For a period Kingston spied in London for the Jacobites. In 1692, he was discovered by the government agent John Macky, and was turned to spy for the other side. By the second half of the 1690s, he was working for Sir William Trumbull, and in the end his cover was blown when he testified in treason trials. He had a pension to write for the government, but it fell into arrears and he descended into poverty. A petition from him dated 1699 states that £600 was due to him.

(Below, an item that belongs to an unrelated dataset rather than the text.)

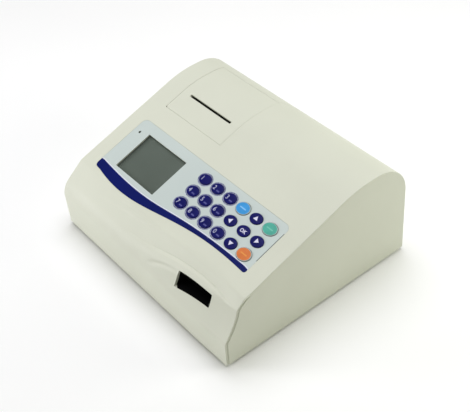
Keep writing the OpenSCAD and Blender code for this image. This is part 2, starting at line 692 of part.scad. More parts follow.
module stepper_motor() color("#a9adb0") in_case() difference() {
    union() {
        post(pinion_x, pinion_y, 23, guide_z[0], 12.5);
        post(pinion_x, pinion_y, guide_z[0] - 1, guide_z[1] - 0.3, motor_collar_r);
    }
    post(pinion_x, pinion_y, 35.5, guide_z[1] + 1, drive_shaft_r + shaft_gap);
}
module head_bridge() color("#8d9294") in_case() difference() {
    span([52.1, 94, rail_top], [tray_x[1] + 2.2, 130, rail_top + 2]);
    span([60, 99, rail_top - 1], [86, 125, rail_top + 3]);
}
module optical_head() color("#26282a") in_case() difference() {
    union() {
        span([60.3, 99.3, rail_top + 0.6], [85.7, 124.7, 74]);
        span([57, 96, rail_top + 2], [89, 128, rail_top + 4]);
        span([64, 103, 74], [82, 121, 76]);
    }
    post(strip_mid_x, 114, rail_top, rail_top + 8, 4);
}
module head_lens() color("#bcd2dc", 0.5) in_case()
    post(strip_mid_x, 114, rail_top + 0.8, rail_top + 3, 4 - shaft_gap);
module position_sensor() color("#202224") in_case() difference() {
    span([79, 162, guide_z[1]], [91, 170, 50]);
    span([83, 160, guide_z[1] + 0.7], [87, 172, 51]);
}

// ---- rear connectors --------------------------------------------------------------------

module power_inlet() color("#202224") in_case() difference() {
    union() {
        span([jack_mid[0] - 4.6, 192, board_z + board_t], [jack_mid[0] + 4.6, case_d - wall - 0.2, 22]);
        translate([jack_mid[0], case_d - wall - 1, jack_mid[1]]) rotate([-90, 0, 0])
            cylinder(h = wall + 0.9, r = jack_r);
    }
    difference() {
        translate([jack_mid[0], case_d - 10, jack_mid[1]]) rotate([-90, 0, 0]) cylinder(h = 12, r = 3.2);
        translate([jack_mid[0], case_d - 11, jack_mid[1]]) rotate([-90, 0, 0]) cylinder(h = 9.5, r = 1);
    }
}
jackscrew_pitch = 25;
jackscrew_r = 1.4;
module d_shell(grow) {
    polygon([[-8.3 - grow, 3.9 + grow], [8.3 + grow, 3.9 + grow],
             [6.9 + grow, -3.9 - grow], [-6.9 - grow, -3.9 - grow]]);
}
module serial_port() color("#a9adb0") in_case() translate([serial_mid[0], 0, serial_mid[1]]) difference() {
    union() {
        span([-15.4, 196, board_z + board_t - serial_mid[1]], [15.4, 205.5, 5.5]);
        span([-15.4, 205.5, -6.2], [15.4, 206.5, 6.2]);
        translate([0, case_d - 0.3, 0]) rotate([90, 0, 0]) linear_extrude(6) d_shell(0.5);
        for (side = [-1, 1]) translate([side * jackscrew_pitch / 2, 206, 0]) rotate([-90, 0, 0])
            cylinder(h = 5.5, r = 2.6, $fn = 6);
    }
    translate([0, case_d + 1, 0]) rotate([90, 0, 0]) linear_extrude(6.5) d_shell(0);
    for (side = [-1, 1]) translate([side * jackscrew_pitch / 2, 204, 0]) rotate([-90, 0, 0])
        cylinder(h = 10, r = jackscrew_r);
}
rocker_pivot_y = 204.5;
rocker_pin_r = 1;
module switch_body() color("#202224") in_case() translate([rocker_mid[0], 0, rocker_mid[1]]) difference() {
    union() {
        span([-9.5, 194, -6.5], [9.5, 206, 6.5]);
        span([-10.5, 205, -7.5], [10.5, case_d - 0.1, 7.5]);
    }
    span([-8.6, 199.5, -5.6], [8.6, case_d + 1, 5.6]);
    post(0, rocker_pivot_y, -6.2, 6.2, rocker_pin_r + shaft_gap);
}
// Rocker seen along its pin: tipped so that one side stands out and the other is in
ROCKER = [[6.5, 4.9], [0, 3.9], [-6.5, 6.5], [-6.5, 1], [-3, -2.5], [3, -2.5], [6.5, 1]];
module power_rocker() color("#2a2c2e") in_case()
    translate([rocker_mid[0], rocker_pivot_y, rocker_mid[1]]) {
        translate([0, 0, -5.2]) linear_extrude(10.4) polygon(ROCKER);
        translate([0, 0, -6.1]) cylinder(h = 12.2, r = rocker_pin_r);
    }

upper_case();
base_plate();
rubber_feet();
case_screws();
panel_overlay();
lcd_window();
lcd_module();
status_led();
key_1();
key_2();
key_3();
key_blue();
key_up();
key_green();
key_4();
key_5();
key_6();
key_left();
key_ok();
key_right();
key_7();
key_8();
key_9();
key_0();
key_down();
key_orange();
keypad_mat();
keypad_board();
main_board();
board_screws();
printer_cover();
cover_hinge_pin();
paper_bay();
paper_roll();
roll_core();
roll_spindle();
printer_frame();
print_head();
platen_roller();
platen_shaft();
platen_gear();
idler_gear();
printer_pinion();
printer_motor();
strip_tray();
tray_rack();
strip_holder();
white_reference();
tray_guide();
drive_pinion();
stepper_motor();
head_bridge();
optical_head();
head_lens();
position_sensor();
power_inlet();
serial_port();
switch_body();
power_rocker();
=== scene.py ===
# Looks of a desktop urine strip analyzer: moulded wedge housing, printed keypad panel, display,
# receipt printer under a hinged cover, and a motorised strip tray behind a mouth in the front.
# Shapes are drawn in millimetres and written to the meshes in metres, in the CAD frame.
import math

import bmesh
import bpy
import numpy as np
from mathutils import Matrix, Vector
from mathutils.geometry import delaunay_2d_cdt


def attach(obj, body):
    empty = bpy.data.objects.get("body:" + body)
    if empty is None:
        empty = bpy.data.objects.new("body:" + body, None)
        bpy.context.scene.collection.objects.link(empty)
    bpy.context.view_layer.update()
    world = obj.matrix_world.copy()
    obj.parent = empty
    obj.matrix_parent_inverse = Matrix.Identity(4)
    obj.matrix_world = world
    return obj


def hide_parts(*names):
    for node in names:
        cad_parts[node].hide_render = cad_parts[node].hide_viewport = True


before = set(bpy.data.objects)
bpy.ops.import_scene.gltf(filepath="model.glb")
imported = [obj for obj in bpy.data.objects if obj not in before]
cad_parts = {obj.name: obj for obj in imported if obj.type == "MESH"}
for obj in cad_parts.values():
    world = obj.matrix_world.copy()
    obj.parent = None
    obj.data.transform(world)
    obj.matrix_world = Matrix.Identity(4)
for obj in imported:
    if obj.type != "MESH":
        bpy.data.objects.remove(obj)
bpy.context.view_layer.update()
scene = bpy.context.scene

# ---- sizes in millimetres; most repeat the CAD source, the rest are the skin's own -------

HALF_W, DEPTH, ROOF = 125.0, 212.0, 107.5
WALL = 2.5
PANEL_Z, PANEL_A = 57.0, math.radians(18.43)
SLOPE_Z, SLOPE_A = 44.8, math.radians(38.9)
FOOT_H = 2.0
SLOPE_R, BROW_R, ROOF_R, REAR_R = 22.0, 9.0, 105.0, 36.0
# Mouth: its place at the left end, how far its lower and upper edges climb, and their arch
MOUTH_X, MOUTH_Z = (52.0, 94.5), (39.8, 54.2)
MOUTH_RISES, MOUTH_ARCH = (2.8, 0.8), 0.9
# Keys: spacing, first key, sizes across and along the panel, crown; growths of their printed rings, and of
# the painted gap shadow round the wide keys
KEY_DX, KEY_DY, KEY_X0, KEY_S0 = 17.9, 15.5, 2.5, 55.8
KEY_SIZE, WIDE_KEY = (14.0, 10.6), (15.8, 12.2)
KEY_PROUD, KEY_CROWN, KEY_FILLET = 0.9, 0.14, 0.45
HALO, RIM_LINE = (0.5, 1.5), 0.5
LCD_MID, LCD_VIEW = (-57.75, 66.6), (59.5, 43.8)
LED_AT, LED_R = (-99.0, 84.6), 1.45
# Panel film: outline, the wave's two edges as Bezier points, its pale border, and the painted shadow line
# along its right edge
OVERLAY_L, OVERLAY_R, OVERLAY_TOP, OVERLAY_CORNER, OVERLAY_T = -107.0, 106.0, 99.3, 6.0, 0.3
WAVE_LOW = [(-105, 33.3), (-25, 15.3), (0.2, 50.2), (103.4, 43.5)]
WAVE_HIGH = [(-106.6, 42.0), (1.5, 31.6), (-17.3, 49.6), (106, 48.5)]
BORDER = 1.0
EDGE_LINE, EDGE_SPAN = 0.7, (58, 91)
# Printer cover, its paper slot, and its hinge under the roof with the round heel about it
COVER_L, COVER_R, COVER_S, COVER_T = -101.0, -16.0, 121.0, 2.4
SLOT_W, SLOT_D, SLOT_S = 62.0, 2.8, 144.8
HINGE_DEPTH, HEEL_R = 4.0, 5.2
HINGE_TILT = math.radians(12.84)
HINGE_Y = DEPTH - REAR_R + (REAR_R - HINGE_DEPTH) * math.sin(HINGE_TILT)
HINGE_Z = ROOF - REAR_R + (REAR_R - HINGE_DEPTH) * math.cos(HINGE_TILT)
# Places on the back, and the paper roll's axis
JACK_X, JACK_Z = -82.0, 17.0
SERIAL_X, SERIAL_Z = -35.0, 18.5
ROCKER_X, ROCKER_Z = 90.0, 25.0
ROLL_Y, ROLL_Z = 168, 75
BOARD_TOP = 0.002 + 0.0106 + 0.0001  # in metres, just over the main board's upper face
# Gaps round the keys and the cover; the mouth's dark sleeve of painted shade, and the wall left bare before
# it
GAP, SEAM = 0.3, 0.14
SLEEVE_START, BARE_WALL, SLEEVE_END = 0.15, 3.0, 17.8


def case_point(x, y, z):
    """y is counted from the housing's front face and z from its lower edge."""
    return (x / 1000, (y - DEPTH / 2) / 1000, (z + FOOT_H) / 1000)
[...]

In 1700, Kingston attacked Smith, who had just published his Memoirs of Secret Service, and a controversy ensued: Kingston attributed Smith's works to Tom Brown. Kingston also intervened in the controversy which raged in 1707–9 about the so-called French Prophets. In 1707, his attack on Dr. John Freind's vindication of the Earl of Peterborough's conduct in Spain appeared; he was arrested by order of the House of Lords. He was, however, released, 19 January 1708, and the attorney-general was instructed to prosecute him.

==Works==
Kingston wrote:

- Pillulæ Pestilentiales, a Sermon at St. Paul's, London, 1665.
- The Cause and Cure of Offences, sermon, London, 1682.
- Vivat Rex, a sermon preached before the Mayor of Bristol after the discovery of the Rye House Plot, London, 1683.
- God's Sovereignty and Man's Duty asserted, London, 1688.
- A True History of the several Designs and Conspiracies against his Majesties Sacred Person and Government from 1688 to 1697, London, 1698. This work was intended to reinforce the credibility of John Lunt's alleged Lancashire Jacobite plot of 1694.
- Tyranny detected, and the late Revolution justified, London, 1699.
- A Modest Answer to Captain Smith's Immodest Memorial of Secret Service, London, 1700.
- Impudence, Lying, and Forgery detected and Chastiz'd, London, 1700, an answer to Smith, and a source of information respecting Kingston's history.
- A Discourse on Divine Providence, London, 1702.
- Impartial Remarks upon Dr. Freind's Account of the Earl of Peterborough's Conduct in Spain, London, 1706.
- Enthusiastick Impostors no Divinely Inspired Prophets, part i. 1707, part ii. 1709.
- Apophthegmata Curiosa, or Reflections, Sentences, and Maxims, London, 1709.

Kingston also mentions that he wrote a work called Cursory Remarks.

==Family==
Kingston was twice married, as a bigamist, and in 1699 had nine children. He left his first wife Elizabeth Webb, and in 1668 eloped with the daughter of Rev. Arthur Leonard of Boughton, Northamptonshire. He married a second wife Elizabeth, who may have been this daughter.